:: BRIEF ::
Exactly the lines from the line with "# First slip" to the line with "for node in" should be extracted, both included, with no other lines.

:: SOURCE DATA ::
====

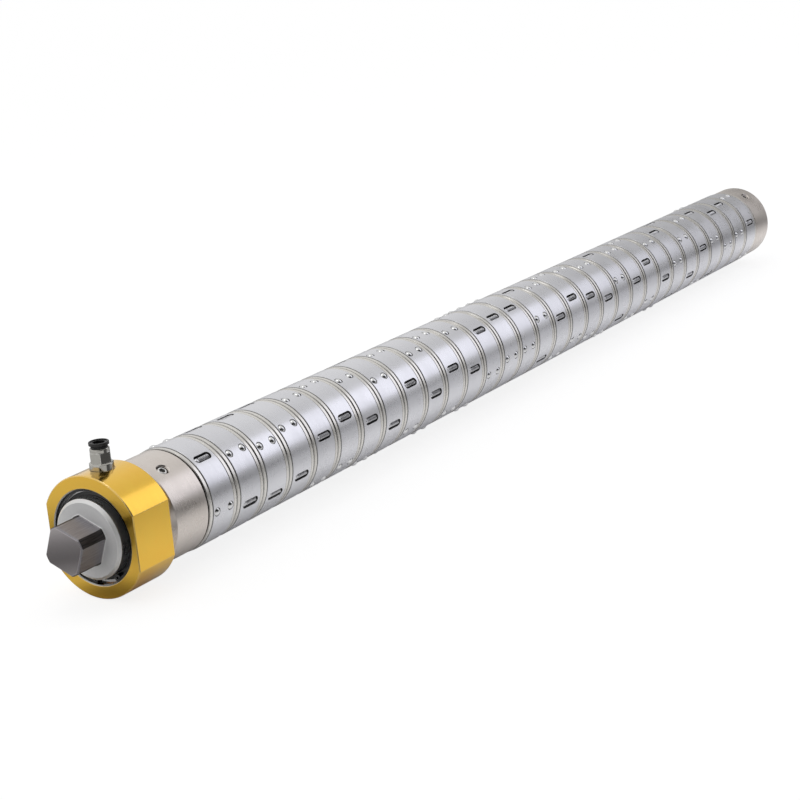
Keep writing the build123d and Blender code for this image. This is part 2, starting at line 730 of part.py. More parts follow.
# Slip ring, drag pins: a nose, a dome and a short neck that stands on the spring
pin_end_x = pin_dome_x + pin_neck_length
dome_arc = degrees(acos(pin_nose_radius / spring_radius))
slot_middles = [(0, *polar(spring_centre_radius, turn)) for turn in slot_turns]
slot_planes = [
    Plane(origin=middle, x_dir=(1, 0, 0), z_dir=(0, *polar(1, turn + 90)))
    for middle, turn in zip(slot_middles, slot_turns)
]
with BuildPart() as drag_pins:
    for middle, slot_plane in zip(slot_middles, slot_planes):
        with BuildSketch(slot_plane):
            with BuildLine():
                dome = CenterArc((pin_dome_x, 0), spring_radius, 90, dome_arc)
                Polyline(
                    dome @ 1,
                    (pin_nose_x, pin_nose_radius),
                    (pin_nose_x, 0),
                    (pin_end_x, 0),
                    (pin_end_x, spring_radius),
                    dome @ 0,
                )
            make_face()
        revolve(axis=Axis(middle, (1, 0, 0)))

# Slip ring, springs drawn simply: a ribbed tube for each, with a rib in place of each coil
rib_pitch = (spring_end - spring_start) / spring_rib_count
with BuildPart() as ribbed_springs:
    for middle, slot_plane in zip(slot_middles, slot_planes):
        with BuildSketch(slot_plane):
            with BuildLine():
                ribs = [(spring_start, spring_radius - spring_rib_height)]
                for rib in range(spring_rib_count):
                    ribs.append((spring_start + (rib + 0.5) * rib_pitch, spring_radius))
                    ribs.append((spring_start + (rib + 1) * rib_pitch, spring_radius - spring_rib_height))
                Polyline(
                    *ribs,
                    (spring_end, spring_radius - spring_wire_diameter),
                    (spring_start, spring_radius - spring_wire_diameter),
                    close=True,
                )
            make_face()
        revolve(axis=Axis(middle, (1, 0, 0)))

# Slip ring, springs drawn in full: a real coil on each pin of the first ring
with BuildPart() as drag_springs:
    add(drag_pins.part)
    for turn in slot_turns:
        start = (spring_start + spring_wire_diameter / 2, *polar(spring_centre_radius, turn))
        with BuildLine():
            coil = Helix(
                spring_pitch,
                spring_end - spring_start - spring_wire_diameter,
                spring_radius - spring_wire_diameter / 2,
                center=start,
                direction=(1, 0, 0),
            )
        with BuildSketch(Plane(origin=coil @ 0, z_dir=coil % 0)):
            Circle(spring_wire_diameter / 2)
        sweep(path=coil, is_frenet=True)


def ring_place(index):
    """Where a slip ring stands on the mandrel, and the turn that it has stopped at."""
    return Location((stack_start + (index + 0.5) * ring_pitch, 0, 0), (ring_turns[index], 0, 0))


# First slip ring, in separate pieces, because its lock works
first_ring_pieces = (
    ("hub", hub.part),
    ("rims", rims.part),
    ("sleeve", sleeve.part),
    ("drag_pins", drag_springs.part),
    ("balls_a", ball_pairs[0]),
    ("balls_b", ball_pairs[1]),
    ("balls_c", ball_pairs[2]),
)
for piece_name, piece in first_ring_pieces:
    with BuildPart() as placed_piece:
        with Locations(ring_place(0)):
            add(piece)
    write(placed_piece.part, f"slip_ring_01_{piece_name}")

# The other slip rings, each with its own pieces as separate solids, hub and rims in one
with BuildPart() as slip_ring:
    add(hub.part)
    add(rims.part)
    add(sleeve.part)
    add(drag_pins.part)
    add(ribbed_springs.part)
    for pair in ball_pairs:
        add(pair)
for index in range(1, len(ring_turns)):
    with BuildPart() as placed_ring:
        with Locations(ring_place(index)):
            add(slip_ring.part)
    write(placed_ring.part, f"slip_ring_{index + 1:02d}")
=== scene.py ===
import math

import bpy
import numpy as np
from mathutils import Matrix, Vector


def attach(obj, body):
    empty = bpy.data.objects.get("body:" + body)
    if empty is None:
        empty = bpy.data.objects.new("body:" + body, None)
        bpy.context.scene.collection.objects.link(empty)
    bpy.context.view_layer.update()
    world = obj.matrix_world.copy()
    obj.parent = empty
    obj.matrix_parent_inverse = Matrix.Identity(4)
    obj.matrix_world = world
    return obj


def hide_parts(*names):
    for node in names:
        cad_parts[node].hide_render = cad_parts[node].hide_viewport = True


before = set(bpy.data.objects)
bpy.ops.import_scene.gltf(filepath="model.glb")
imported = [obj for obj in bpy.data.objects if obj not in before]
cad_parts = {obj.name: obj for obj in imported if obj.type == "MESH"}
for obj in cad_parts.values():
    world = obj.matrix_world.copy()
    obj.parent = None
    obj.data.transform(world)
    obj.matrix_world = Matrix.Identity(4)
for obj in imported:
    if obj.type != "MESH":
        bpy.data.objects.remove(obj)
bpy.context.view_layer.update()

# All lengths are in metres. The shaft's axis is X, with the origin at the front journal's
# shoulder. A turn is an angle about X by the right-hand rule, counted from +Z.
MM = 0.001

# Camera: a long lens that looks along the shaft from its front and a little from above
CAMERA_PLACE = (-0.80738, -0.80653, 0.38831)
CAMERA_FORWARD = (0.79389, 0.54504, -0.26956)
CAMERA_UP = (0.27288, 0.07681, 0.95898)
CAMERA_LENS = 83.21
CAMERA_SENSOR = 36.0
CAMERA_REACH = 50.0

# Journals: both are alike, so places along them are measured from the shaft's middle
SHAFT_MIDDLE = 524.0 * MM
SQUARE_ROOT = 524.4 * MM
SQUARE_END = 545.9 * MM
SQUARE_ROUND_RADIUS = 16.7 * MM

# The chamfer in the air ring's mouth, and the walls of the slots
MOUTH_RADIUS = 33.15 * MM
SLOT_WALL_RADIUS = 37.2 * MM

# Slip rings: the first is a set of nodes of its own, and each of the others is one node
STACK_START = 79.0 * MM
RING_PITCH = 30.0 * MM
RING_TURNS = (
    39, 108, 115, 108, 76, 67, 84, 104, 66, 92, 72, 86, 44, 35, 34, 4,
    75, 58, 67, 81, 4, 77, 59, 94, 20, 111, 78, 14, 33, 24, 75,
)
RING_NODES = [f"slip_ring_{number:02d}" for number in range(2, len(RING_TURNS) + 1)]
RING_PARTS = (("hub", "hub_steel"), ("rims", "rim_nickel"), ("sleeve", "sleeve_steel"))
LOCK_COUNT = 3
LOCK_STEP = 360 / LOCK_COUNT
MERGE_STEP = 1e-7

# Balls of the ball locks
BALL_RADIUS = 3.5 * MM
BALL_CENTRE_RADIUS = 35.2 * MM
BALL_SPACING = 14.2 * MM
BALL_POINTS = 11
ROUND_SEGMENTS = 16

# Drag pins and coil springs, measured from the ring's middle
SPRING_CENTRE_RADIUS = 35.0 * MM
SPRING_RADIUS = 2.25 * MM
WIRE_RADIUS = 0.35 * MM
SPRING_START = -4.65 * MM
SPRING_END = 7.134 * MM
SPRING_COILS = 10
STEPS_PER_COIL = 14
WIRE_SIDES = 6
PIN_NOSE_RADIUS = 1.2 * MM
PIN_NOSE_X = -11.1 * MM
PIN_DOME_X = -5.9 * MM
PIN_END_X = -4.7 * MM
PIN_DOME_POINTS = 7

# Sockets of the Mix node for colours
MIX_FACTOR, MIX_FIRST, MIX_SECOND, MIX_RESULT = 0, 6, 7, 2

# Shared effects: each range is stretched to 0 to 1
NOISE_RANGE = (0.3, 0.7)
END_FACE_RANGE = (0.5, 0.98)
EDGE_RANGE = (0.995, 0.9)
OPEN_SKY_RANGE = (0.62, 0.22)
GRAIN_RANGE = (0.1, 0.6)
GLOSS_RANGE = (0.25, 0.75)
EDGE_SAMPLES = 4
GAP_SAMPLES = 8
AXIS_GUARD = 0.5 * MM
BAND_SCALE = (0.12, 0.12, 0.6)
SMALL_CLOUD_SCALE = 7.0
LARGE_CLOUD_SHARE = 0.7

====

:: SOLUTION FOR THIS TASK ::
# First slip ring, in separate pieces, because its lock works
first_ring_pieces = (
    ("hub", hub.part),
    ("rims", rims.part),
    ("sleeve", sleeve.part),
    ("drag_pins", drag_springs.part),
    ("balls_a", ball_pairs[0]),
    ("balls_b", ball_pairs[1]),
    ("balls_c", ball_pairs[2]),
)
for piece_name, piece in first_ring_pieces:
    with BuildPart() as placed_piece:
        with Locations(ring_place(0)):
            add(piece)
    write(placed_piece.part, f"slip_ring_01_{piece_name}")

# The other slip rings, each with its own pieces as separate solids, hub and rims in one
with BuildPart() as slip_ring:
    add(hub.part)
    add(rims.part)
    add(sleeve.part)
    add(drag_pins.part)
    add(ribbed_springs.part)
    for pair in ball_pairs:
        add(pair)
for index in range(1, len(ring_turns)):
    with BuildPart() as placed_ring:
        with Locations(ring_place(index)):
            add(slip_ring.part)
    write(placed_ring.part, f"slip_ring_{index + 1:02d}")
=== scene.py ===
import math

import bpy
import numpy as np
from mathutils import Matrix, Vector


def attach(obj, body):
    empty = bpy.data.objects.get("body:" + body)
    if empty is None:
        empty = bpy.data.objects.new("body:" + body, None)
        bpy.context.scene.collection.objects.link(empty)
    bpy.context.view_layer.update()
    world = obj.matrix_world.copy()
    obj.parent = empty
    obj.matrix_parent_inverse = Matrix.Identity(4)
    obj.matrix_world = world
    return obj


def hide_parts(*names):
    for node in names:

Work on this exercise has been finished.